Indeed, the first ship to attempt them was the Royal Navy brig Emu - a former convict transport - which had voyaged from Cape Town and tried her luck at getting through. She struck a rock and was beached by her desperate crew to save her cargo.

These days, it's much safer and infinitely more pleasant to take a sunset cruise to the approaches to the Heads, while gazing at the shoreline and sipping bubbly. If you're staying at The Turbine Hotel & Spa, they will organise it for you. The view of the Heads and the Featherbed Nature Reserve from the water offers a chance to experience the drama of the lagoon approach without even getting your feet wet.

Canyoning in the tea-coloured Salt River.
Canyoning in the tea-coloured Salt River.
Image: Paul Ash


Canyoning is the sublime art of travelling down a gorge or kloof in the river's embrace. There are plenty of narrow kloofs in the foothills of the Outeniqua Mountains but one of the best to explore is the tea-coloured Salt River as it works its way down to the sea at Plettenberg Bay.

Operator Africanyon will lend you a wetsuit, PFD (that's river-speak for a life jacket) and booties - essential in the coolness of the kloof - and, along with two guides, take you into a world few are lucky enough to see.

Expect some abseils, a few high jumps into deep pools, at least one foefie slide, and lots of swimming like an otter, surrounded by green ferns and old trees and a sliver of blue sky overhead. It's R800 for a three-hour trip. 


The R339 gravel road that heads north from Knysna over the Outeniqua Mountains to Avontuur and Uniondale is an epic drive, any way you look at it. It begins right off the N2 just outside Knysna and, by zigzags and switchbacks, makes its way over the mountains.

Some say the 69km-long route is pass-builder Thomas Bain's most spectacular work. On your way up, make the quick detour to the Spitskop outlook from whose lofty 918m-high summit you will have a superb view of the surrounding treetops as well as the mountain you are about to climb.

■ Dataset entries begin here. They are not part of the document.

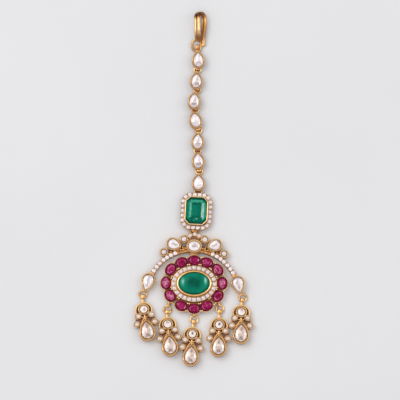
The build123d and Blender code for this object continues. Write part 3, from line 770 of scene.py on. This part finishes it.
chain_stone = inset_line(chain_cup, CHAIN_RIM + 0.06)
for number, link in enumerate(CHAIN, 1):
    node = f"chain_stone_{number}"
    at = seat(node, chain_stone, link.turn)
    inside_tip = place(at, [(0, CHAIN_L / 2 - 1.5)])[0][:2]
    piece = Piece(f"chain_link_{number}")
    bezel(piece, at, chain_cup, CHAIN_RIM + 0.15, CHAIN_TOP, 1.9, base=1.35, lip=0.5, foot=0.5, wall=0.2, full=0.8, deep=1.3, dull=0.28, sink=0.6)
    if number == 1:
        start = layout(1.01 + 0.35, 57.25 + 0.35)
        upright_eye(piece, start, inside_tip, 1.6, z=0.85, hole=1.0, waist=0.12, age=0.4)
    else:
        above = CHAIN[number - 2]
        here = layout(above.ring_x, above.ring_y)
        upright_eye(piece, ahead(here, inside_tip, 0.3), ahead(here, inside_tip, 2.1), 1.0)
    ring = layout(link.ring_x, link.ring_y)
    flat_ring(piece, *ring, CHAIN_RING_R, age=0.22)
    tab(piece, ring, (at.x, at.y), CHAIN_RING_R + 0.2, 0.18, 1.7, 0.34)
    piece.make([GOLD], "gold", f"chain_setting_{number}")
    finish_stone(node, at, chain_stone, 1.95, 2.74, rose_levels(1.4, 2.74, 3.42), 12, CLEAR, "clear_stone", keel=(0.9, 3.46, -0.35), paint=short_pear(*CHAIN_TONES[number - 1]), side=0.6)

# ------------------------------------------------------------------ crest
STONE_W, STONE_L, STONE_CORNER, CREST_RIM = 8.1, 10.35, 1.6, 0.48
emerald_line = octagon_line(STONE_W, STONE_L, STONE_CORNER)
crest_at = seat("crest_emerald", octagon_line(STONE_W - 0.12, STONE_L - 0.12, STONE_CORNER), CREST_TURN)
crest = Piece("crest_frame")
halo = box_line(12.1, 14.65, 4.0, 10)
crest.raise_up(
    crest_at,
    halo,
    (
        (0.25, 1.3, 0.6), (0.06, 1.36, 0.55), (0.0, 1.5, 0.5), (0.0, 1.95, 0.42), (0.03, 2.1, 0.4), (0.09, 2.17, 0.42),
        (0.16, 2.14, 0.45), (0.24, 2.08, 0.5), (0.35, 2.05, 0.5), (1.55, 2.05, 0.5), (1.65, 2.1, 0.8), (2.2, 2.1, 0.9),
    ),
)
crest_bezel = octagon_line(STONE_W + 2 * CREST_RIM, STONE_L + 2 * CREST_RIM, STONE_CORNER + CREST_RIM * 0.586, 1.2, 4)
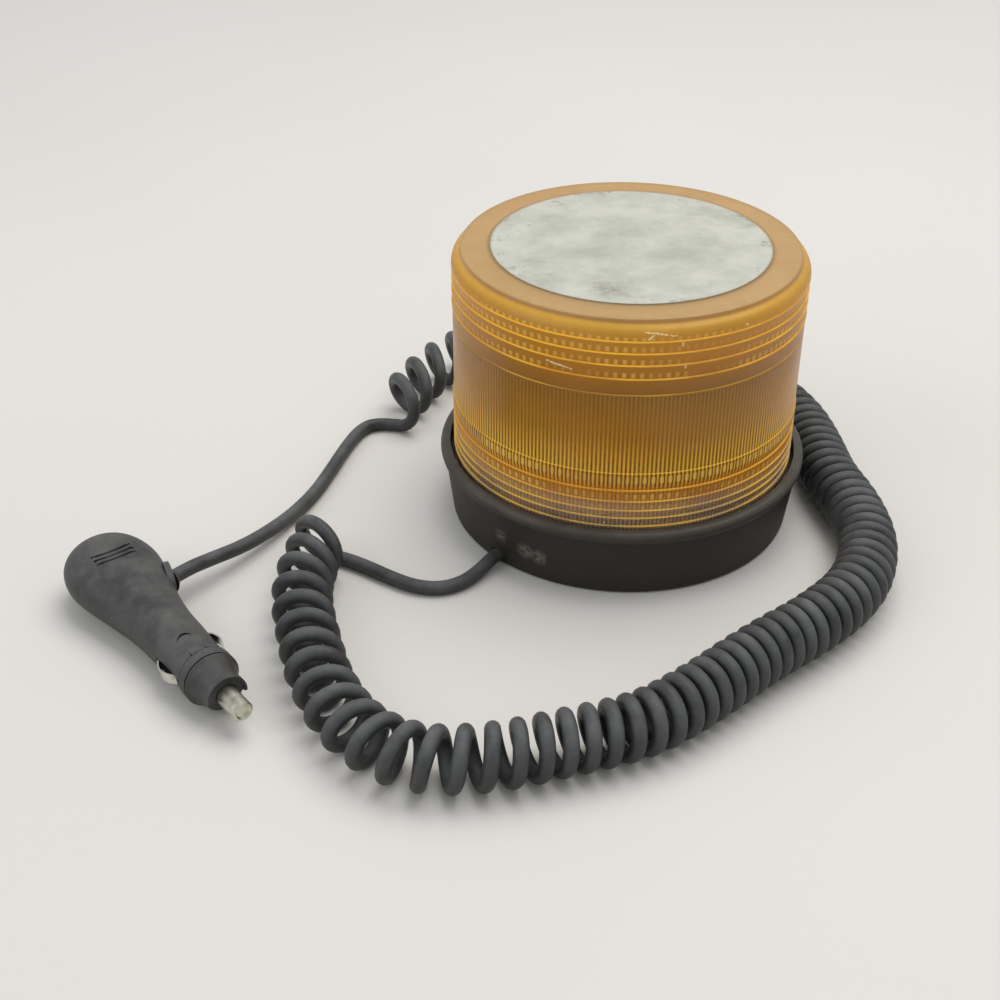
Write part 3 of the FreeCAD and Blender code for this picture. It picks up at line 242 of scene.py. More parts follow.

While you drink in the view, spare a thought for Giuseppe Sciociatti (memorialised on an information board below), one of the descendants of a party of Italian silk spinners brought to Knysna in a crazy scheme to spin silk, but who had to find other work on account of there being no mulberry trees for the silkworms. Sciociatti spent a lot of time on Spitskop as a fire-watcher, looking out for telltale signs of smoke in the valuable forests below.

On your return to town, stop by the Sam Ambroso Chapel (ask locally for directions as the Visit Knysna website is useless in this instance), which was built for the Italian immigrants and which is now a museum that tells their story.


Some time in the later part of the 18th century, Governor Joachim Van Plettenberg - making an inspection in loco from the Cape of Good Hope - had some harsh words for the wasteful woodcutters and other fortune hunters who were rampaging with saws and axes through the ancient hardwood forests of the Tsitsikamma coast.

Despite his objections, the pillage continued - and would do so for another 200 years - before it was finally stopped in the 1970s.

Not much of the great yellowwood and stinkwood forests survive but there are enough for you to go hiking in along some easy, well-marked trails to give you a glimpse into what, for the Khoikhoi people, might have seemed something of a paradise.

Marked forest trails lead you through a wonderland.
Marked forest trails lead you through a wonderland.
Image: Paul Ash

There are various walks, including the three-hour, 9km "Circles in a Forest" trail - named after the eponymous book written by local author Dalene Matthee - which leads to some of the last surviving yellowwood giants.

Listen out for the lovely call of the Knysna turaco, which lives here, and think of a time when this really was an Eden.

See dalenematthee.co.za.

Ash was a guest of The Turbine Hotel & Spa.